Task objective —
Look through the material below and copy exactly the lines from the line with "line[low]), back_seam(LEFT, line[high])" to the line with "obj.matrix_world = Matrix.Identity(4)", those two lines included.

#####

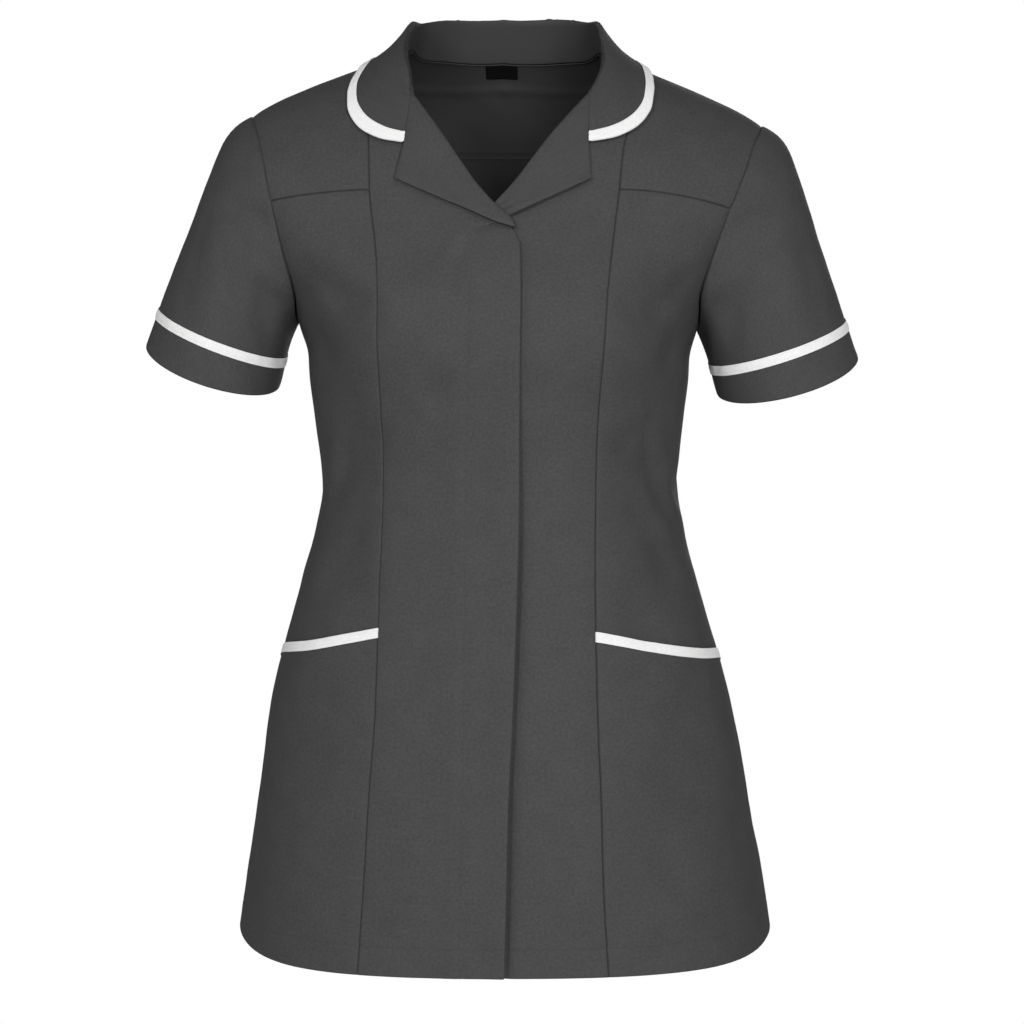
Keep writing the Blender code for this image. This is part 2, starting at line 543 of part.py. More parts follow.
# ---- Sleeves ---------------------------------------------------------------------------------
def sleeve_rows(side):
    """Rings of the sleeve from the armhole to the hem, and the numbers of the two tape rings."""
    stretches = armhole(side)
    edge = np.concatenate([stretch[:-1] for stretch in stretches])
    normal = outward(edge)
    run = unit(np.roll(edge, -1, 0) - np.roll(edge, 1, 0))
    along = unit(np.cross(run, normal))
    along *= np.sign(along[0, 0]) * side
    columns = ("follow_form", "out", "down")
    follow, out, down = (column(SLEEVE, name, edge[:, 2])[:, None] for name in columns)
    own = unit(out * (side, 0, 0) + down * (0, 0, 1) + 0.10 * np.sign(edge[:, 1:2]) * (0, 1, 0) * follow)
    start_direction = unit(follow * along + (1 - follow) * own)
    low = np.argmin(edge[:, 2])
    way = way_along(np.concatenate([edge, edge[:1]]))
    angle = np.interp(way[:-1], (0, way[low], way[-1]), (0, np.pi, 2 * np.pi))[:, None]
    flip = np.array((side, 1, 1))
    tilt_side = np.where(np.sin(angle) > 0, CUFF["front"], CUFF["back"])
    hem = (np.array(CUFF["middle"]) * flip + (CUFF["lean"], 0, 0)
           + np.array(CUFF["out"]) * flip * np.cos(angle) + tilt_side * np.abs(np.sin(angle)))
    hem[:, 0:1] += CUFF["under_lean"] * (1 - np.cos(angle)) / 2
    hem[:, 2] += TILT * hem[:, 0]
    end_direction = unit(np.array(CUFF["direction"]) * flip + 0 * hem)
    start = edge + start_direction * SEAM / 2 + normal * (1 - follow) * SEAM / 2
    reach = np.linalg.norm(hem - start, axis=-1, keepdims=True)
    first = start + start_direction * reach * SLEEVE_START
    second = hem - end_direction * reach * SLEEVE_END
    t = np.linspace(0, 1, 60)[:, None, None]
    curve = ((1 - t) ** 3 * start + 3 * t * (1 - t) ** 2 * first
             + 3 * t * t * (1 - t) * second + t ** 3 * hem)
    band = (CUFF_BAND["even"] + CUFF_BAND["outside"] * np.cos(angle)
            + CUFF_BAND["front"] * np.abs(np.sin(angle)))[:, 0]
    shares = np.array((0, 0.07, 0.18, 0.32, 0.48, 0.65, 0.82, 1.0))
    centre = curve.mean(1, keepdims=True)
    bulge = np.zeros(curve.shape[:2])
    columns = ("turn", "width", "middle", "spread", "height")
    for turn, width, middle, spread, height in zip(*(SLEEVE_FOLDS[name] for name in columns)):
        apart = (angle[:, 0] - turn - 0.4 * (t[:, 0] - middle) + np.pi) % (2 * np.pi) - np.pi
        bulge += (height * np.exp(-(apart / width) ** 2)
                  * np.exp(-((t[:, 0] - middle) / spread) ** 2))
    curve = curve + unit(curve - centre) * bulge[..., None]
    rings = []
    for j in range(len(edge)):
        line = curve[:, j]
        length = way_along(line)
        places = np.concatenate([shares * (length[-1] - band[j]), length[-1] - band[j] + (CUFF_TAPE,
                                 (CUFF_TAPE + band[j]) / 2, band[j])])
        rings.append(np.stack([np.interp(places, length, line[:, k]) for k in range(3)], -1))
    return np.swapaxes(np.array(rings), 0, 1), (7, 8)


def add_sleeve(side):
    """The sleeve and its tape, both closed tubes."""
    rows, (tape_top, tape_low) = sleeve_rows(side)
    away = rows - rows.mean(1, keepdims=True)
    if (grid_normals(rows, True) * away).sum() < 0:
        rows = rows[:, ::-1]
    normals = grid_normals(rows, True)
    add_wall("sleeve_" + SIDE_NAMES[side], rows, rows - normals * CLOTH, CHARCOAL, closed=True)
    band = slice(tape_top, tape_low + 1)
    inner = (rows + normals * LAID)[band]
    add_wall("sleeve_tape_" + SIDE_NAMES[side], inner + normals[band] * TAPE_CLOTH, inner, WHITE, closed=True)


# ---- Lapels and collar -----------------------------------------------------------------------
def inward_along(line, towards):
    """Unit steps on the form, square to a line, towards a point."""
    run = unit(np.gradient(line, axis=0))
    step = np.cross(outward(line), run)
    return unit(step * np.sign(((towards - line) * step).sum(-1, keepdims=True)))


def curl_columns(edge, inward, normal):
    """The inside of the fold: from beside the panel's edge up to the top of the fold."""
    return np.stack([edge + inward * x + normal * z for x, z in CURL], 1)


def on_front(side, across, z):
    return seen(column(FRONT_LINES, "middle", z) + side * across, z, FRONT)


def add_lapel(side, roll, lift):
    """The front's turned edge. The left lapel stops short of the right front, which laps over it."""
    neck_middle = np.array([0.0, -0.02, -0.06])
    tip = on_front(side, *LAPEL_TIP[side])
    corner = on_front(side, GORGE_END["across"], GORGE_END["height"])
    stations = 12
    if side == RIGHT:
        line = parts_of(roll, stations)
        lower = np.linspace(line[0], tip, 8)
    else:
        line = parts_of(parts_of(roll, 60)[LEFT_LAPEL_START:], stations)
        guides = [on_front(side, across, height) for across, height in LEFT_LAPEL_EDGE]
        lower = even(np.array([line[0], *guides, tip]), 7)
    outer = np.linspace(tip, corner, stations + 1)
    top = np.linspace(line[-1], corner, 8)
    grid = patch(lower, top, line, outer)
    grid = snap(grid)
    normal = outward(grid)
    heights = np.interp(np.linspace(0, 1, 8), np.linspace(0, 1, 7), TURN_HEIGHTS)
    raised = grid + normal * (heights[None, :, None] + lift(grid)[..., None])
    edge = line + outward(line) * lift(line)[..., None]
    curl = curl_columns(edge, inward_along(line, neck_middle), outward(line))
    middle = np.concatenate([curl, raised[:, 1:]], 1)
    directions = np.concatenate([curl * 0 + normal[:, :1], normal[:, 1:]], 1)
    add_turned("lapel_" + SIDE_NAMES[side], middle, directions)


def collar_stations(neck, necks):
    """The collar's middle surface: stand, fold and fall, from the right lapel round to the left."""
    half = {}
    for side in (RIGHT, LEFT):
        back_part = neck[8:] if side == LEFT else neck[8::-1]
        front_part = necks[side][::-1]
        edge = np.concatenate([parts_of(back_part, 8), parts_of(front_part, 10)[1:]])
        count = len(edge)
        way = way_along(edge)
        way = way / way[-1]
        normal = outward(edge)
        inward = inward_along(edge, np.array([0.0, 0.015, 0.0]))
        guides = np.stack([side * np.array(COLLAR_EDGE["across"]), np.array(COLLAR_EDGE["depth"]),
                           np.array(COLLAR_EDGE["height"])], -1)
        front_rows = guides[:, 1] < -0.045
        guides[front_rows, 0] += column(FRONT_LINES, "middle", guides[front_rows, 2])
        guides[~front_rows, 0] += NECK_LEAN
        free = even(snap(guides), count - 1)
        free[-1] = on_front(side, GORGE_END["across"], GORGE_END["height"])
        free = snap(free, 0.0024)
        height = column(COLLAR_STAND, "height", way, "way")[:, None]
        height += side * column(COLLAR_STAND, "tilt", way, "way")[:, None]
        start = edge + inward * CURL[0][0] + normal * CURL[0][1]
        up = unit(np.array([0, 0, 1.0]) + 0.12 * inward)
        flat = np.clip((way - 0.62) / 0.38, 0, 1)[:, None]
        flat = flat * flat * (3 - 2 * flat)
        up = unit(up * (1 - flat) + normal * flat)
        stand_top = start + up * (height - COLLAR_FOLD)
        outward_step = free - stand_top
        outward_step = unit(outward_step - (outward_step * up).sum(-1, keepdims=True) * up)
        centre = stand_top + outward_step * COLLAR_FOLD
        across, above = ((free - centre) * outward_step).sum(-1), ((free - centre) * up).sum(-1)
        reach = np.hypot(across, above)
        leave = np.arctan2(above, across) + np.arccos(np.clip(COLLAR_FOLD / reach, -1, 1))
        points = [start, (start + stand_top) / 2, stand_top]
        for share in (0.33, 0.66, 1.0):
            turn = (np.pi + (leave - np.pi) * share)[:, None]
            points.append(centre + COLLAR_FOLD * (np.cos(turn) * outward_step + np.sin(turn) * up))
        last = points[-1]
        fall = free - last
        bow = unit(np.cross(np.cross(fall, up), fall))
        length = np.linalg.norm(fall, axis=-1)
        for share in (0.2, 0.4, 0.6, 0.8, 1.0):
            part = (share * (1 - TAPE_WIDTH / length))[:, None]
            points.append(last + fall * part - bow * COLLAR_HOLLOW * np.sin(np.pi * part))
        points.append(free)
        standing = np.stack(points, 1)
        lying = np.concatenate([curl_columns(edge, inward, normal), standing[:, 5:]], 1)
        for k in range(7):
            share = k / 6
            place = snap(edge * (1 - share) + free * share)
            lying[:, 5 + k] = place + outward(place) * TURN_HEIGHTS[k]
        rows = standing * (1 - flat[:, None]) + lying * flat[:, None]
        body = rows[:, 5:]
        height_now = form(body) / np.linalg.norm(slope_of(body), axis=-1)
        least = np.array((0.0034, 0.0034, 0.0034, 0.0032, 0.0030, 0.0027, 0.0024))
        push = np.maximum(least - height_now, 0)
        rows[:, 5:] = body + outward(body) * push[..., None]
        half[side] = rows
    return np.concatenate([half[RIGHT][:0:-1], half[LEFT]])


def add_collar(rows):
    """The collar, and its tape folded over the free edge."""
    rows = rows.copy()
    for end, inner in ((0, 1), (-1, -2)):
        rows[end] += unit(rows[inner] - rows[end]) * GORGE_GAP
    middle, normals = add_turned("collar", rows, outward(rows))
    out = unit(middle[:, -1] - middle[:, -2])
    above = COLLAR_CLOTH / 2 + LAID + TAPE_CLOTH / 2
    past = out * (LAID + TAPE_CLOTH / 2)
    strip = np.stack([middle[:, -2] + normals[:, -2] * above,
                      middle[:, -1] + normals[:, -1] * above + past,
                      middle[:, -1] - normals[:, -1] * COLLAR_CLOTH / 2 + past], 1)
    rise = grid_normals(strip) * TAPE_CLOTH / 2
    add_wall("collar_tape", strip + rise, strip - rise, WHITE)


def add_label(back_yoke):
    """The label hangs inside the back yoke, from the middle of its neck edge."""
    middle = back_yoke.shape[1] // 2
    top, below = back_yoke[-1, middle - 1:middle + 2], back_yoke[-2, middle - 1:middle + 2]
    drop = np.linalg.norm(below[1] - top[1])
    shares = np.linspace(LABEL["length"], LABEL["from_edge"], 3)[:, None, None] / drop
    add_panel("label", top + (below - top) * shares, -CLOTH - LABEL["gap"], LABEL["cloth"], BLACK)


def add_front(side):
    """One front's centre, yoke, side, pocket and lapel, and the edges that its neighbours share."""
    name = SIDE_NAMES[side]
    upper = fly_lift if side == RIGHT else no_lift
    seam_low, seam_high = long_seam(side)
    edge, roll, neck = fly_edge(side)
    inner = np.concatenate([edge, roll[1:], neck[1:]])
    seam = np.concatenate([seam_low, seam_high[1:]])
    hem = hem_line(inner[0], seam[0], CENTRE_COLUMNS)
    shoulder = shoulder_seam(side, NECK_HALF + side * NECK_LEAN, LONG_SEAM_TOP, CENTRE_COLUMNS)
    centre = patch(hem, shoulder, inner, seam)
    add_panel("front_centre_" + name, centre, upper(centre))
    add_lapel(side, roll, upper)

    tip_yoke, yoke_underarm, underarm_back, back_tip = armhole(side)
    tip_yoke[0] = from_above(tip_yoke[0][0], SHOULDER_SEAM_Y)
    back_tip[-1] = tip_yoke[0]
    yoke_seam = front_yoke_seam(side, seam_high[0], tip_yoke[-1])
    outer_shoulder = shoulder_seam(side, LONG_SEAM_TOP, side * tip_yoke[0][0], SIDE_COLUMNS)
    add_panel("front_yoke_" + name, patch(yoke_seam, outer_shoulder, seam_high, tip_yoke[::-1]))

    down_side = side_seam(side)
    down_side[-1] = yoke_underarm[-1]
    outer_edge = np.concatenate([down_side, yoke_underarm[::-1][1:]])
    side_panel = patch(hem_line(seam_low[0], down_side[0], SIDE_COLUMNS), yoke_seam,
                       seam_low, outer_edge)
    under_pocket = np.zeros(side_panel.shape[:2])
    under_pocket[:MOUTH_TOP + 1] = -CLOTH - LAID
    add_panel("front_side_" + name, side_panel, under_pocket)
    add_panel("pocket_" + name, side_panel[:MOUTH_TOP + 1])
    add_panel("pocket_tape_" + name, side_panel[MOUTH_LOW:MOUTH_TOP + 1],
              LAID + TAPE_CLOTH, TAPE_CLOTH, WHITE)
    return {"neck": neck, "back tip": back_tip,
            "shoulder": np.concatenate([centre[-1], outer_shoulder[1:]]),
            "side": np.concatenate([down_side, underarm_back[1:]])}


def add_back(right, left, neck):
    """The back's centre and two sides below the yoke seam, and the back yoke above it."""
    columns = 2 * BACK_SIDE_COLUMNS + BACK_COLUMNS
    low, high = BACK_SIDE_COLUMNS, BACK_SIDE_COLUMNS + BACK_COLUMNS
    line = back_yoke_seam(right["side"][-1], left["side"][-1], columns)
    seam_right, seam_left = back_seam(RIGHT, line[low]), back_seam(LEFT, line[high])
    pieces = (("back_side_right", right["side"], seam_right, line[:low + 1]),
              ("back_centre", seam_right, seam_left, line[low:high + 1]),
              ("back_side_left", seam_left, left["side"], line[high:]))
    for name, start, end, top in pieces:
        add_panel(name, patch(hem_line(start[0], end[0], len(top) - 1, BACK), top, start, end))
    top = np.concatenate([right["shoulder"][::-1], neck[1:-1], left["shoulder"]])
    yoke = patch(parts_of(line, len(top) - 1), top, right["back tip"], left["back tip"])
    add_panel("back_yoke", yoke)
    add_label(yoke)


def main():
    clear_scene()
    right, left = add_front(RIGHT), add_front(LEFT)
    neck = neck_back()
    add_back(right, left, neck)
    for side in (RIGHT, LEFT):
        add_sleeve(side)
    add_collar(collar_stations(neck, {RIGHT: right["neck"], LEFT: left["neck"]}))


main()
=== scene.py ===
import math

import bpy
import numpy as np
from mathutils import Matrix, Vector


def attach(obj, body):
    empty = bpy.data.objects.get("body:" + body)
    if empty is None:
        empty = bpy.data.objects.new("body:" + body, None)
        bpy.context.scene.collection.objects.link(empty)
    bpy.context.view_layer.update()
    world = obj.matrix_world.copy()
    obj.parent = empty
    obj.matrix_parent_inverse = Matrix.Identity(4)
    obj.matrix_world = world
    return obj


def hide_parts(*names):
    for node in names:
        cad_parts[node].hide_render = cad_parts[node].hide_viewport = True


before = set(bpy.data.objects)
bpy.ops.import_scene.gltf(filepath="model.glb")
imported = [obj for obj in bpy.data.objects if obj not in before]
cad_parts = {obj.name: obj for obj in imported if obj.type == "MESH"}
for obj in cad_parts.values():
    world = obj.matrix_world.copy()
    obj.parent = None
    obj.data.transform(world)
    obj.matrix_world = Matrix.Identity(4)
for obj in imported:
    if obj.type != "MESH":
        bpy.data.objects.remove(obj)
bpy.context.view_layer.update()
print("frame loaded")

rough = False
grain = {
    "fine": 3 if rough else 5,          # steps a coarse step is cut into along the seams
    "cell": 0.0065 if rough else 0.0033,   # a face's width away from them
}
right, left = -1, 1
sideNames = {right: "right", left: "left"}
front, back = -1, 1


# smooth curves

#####

Exercise solution —
    seam_right, seam_left = back_seam(RIGHT, line[low]), back_seam(LEFT, line[high])
    pieces = (("back_side_right", right["side"], seam_right, line[:low + 1]),
              ("back_centre", seam_right, seam_left, line[low:high + 1]),
              ("back_side_left", seam_left, left["side"], line[high:]))
    for name, start, end, top in pieces:
        add_panel(name, patch(hem_line(start[0], end[0], len(top) - 1, BACK), top, start, end))
    top = np.concatenate([right["shoulder"][::-1], neck[1:-1], left["shoulder"]])
    yoke = patch(parts_of(line, len(top) - 1), top, right["back tip"], left["back tip"])
    add_panel("back_yoke", yoke)
    add_label(yoke)


def main():
    clear_scene()
    right, left = add_front(RIGHT), add_front(LEFT)
    neck = neck_back()
    add_back(right, left, neck)
    for side in (RIGHT, LEFT):
        add_sleeve(side)
    add_collar(collar_stations(neck, {RIGHT: right["neck"], LEFT: left["neck"]}))


main()
=== scene.py ===
import math

import bpy
import numpy as np
from mathutils import Matrix, Vector


def attach(obj, body):
    empty = bpy.data.objects.get("body:" + body)
    if empty is None:
        empty = bpy.data.objects.new("body:" + body, None)
        bpy.context.scene.collection.objects.link(empty)
    bpy.context.view_layer.update()
    world = obj.matrix_world.copy()
    obj.parent = empty
    obj.matrix_parent_inverse = Matrix.Identity(4)
    obj.matrix_world = world
    return obj


def hide_parts(*names):
    for node in names:
        cad_parts[node].hide_render = cad_parts[node].hide_viewport = True


before = set(bpy.data.objects)
bpy.ops.import_scene.gltf(filepath="model.glb")
imported = [obj for obj in bpy.data.objects if obj not in before]
cad_parts = {obj.name: obj for obj in imported if obj.type == "MESH"}
for obj in cad_parts.values():
    world = obj.matrix_world.copy()
    obj.parent = None
    obj.data.transform(world)
    obj.matrix_world = Matrix.Identity(4)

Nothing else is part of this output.